Importanti innovazioni hanno interessato l'imaging infrarosso biomedico. Nell'imaging termico (fIRI) si sfrutta la naturale emissione termica del corpo per produrre mappe della distribuzione della temperatura del corpo stesso o di sue parti. La novità più importante è rappresentata dall'introduzione di dispositivi per l'imaging digitale, estremamente sensibili, ad alta risoluzione spaziale e temporale, di derivazione militare.

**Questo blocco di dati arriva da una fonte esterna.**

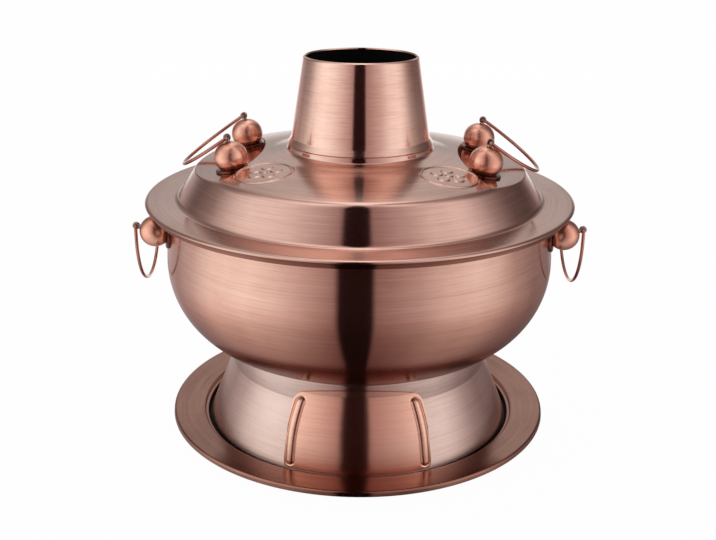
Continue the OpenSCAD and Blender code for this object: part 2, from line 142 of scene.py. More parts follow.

Tali dispositivi consentono di registrare in tempo reale, senza contatto e in maniera non invasiva, le minute variazioni di temperatura spontanee o indotte da stimoli controllati, permettendo quindi l'imaging funzionale dei processi termici e la loro descrizione mediante modelli biofisici, da cui si ricavano parametri diagnostici quantitativi. Tra le applicazioni più significative e promettenti vanno citate: il monitoraggio di alcune funzioni autonomiche (riflesso sudomotorio e controllo vascolare periferico, impiegati nella nuova generazione di macchine della verità e in psicometria) e l'assistenza chirurgica intraoperatoria, che consiste nella visualizzazione in tempo reale dei processi di rivascolarizzazione e riperfusione dei siti d'interesse. La NIRS offre informazioni relative all'attività cerebrale, che sono complementari a quelle fornite dalla EEG, dalla fMRI e dalla MEG, e sono basate sulle differenti proprietà ottiche di assorbimento e riflessione dell'emoglobina ossigenata e deossigenata, irradiata con luce di lunghezza d'onda tra 690 nm e 830 nm. Sebbene la risoluzione spaziale della tecnica non sia ancora confrontabile con quella della fMRI e sebbene sia impossibile localizzare sedi profonde di attivazioni, importanti sforzi si stanno compiendo nella direzione della realizzazione di sistemi NIRS ad alta risoluzione integrati con gli altri sistemi di imaging funzionale, in particolare nello studio delle attivazioni corticali nei neonati e nella neurochirurgia.